Before the Court en bane.
. All emphasis is supplied by the writer of this opinion unless otherwise indicated.
. We note that both parties submitted superior briefs researching this issue. We take this opportunity to commend appellant and the State for their efforts.
. Feldman was decided by a closely divided Court, and the phrase “including the subsequent conduct of the probationer” may well have provoked some of the difficulty. It is not fitting that a Court Panel negate any germane language in an opinion by the Court En Banc, but we do feel obliged to remark that if “the subsequent conduct of the probationer” is given “careful consideration” before making a final decision whether to revoke, the record made should reveal just what that “subsequent conduct” is.

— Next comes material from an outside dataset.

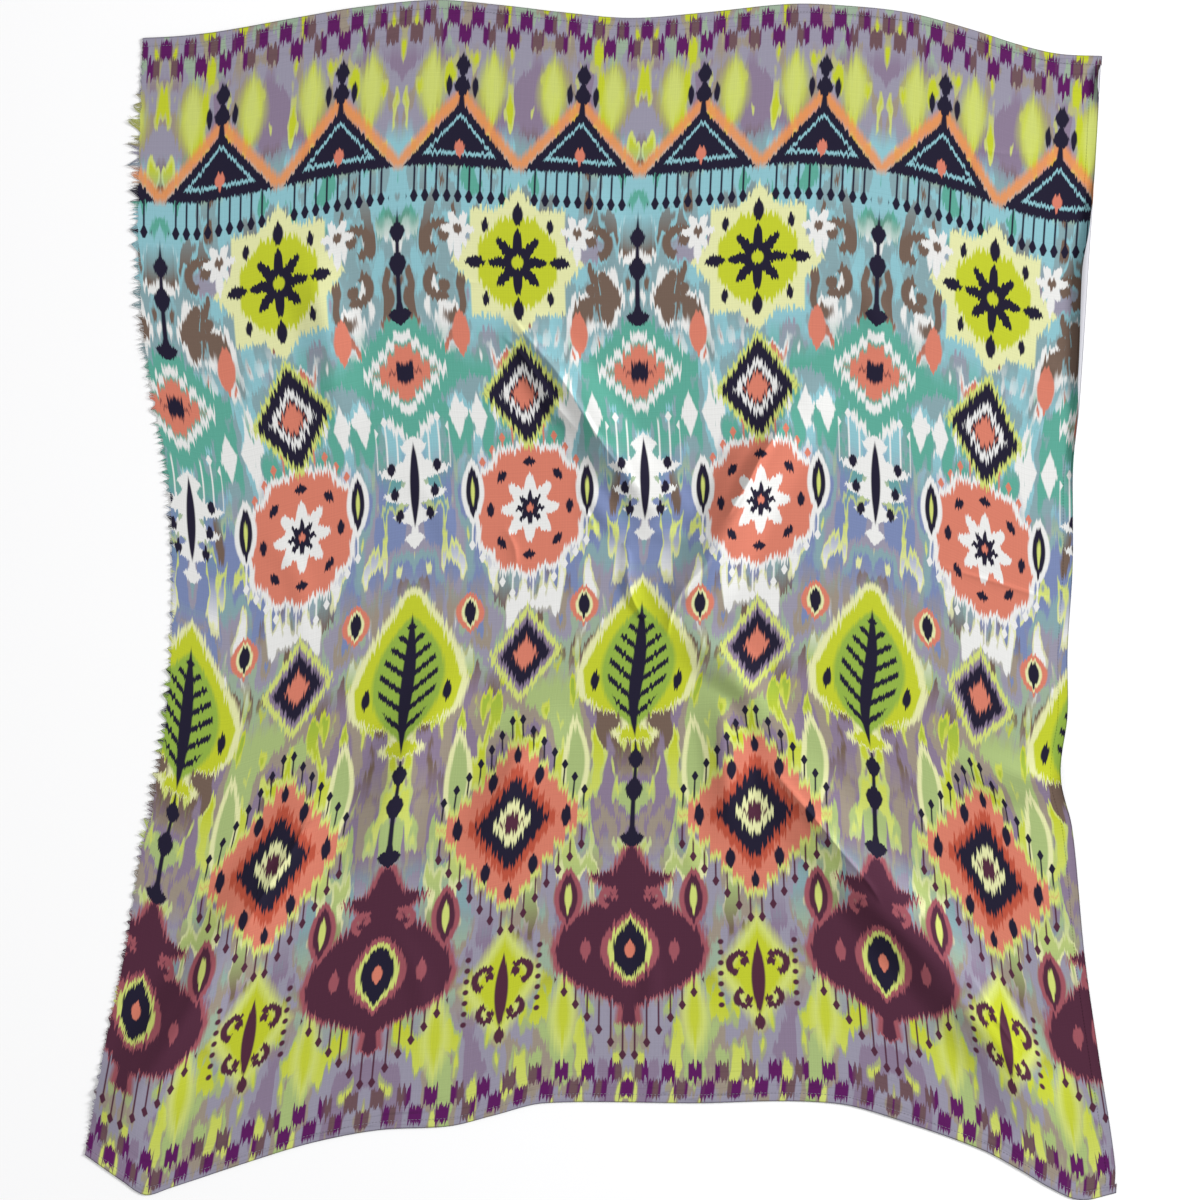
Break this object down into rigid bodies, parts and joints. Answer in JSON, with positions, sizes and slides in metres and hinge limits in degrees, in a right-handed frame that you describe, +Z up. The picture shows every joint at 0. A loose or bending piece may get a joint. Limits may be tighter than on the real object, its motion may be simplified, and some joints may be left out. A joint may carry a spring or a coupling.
{
  "type": "ikat scarf",
  "caption": "Light scarf laid flat, face up, with soft creases, narrow hems at the head, foot and right side and a short frayed fringe down the left side.",
  "frame": {"origin": "under the middle of the whole outline, on the surface that the scarf lies on", "axes": "+Y from the foot hem to the head hem, +X to the right seen from above, +Z up from the surface"},
  "size_m": [1.0346, 1.2001, 0.0141],
  "materials": {
    "printed_cloth": "fine plain-woven cloth with a bright ikat print, matt with a faint sheen; the reverse is pale",
    "cloth_threads": "drawn-out cloth threads and sewing thread, matt"
  },
  "bodies": {
    "root": {"scarf_panel": "printed_cloth", "hem_top": "printed_cloth", "hem_bottom": "printed_cloth", "hem_right": "printed_cloth", "fringe_upper": "cloth_threads", "fringe_middle": "cloth_threads", "fringe_lower": "cloth_threads", "fringe_foot": "cloth_threads"}
  },
  "joints": []
}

. We would urge trial judges to clarify their actions so this type of situation is eliminated in the future. The trial court here, on the one hand told appellant that his probation was reinstated, and on the other hand clearly stated that he was continuing the hearing. What did the trial judge really mean? This question should not be left unanswered in the record. Certainly if we are forced to surmise the answer, there can be little doubt as to the confusion that remains on the part of the probationer. Since it is the probationer who needs to understand the implications of the trial judge’s rulings, we would expect that the trial court would explain the effect to him, also thereby preserving it in the record.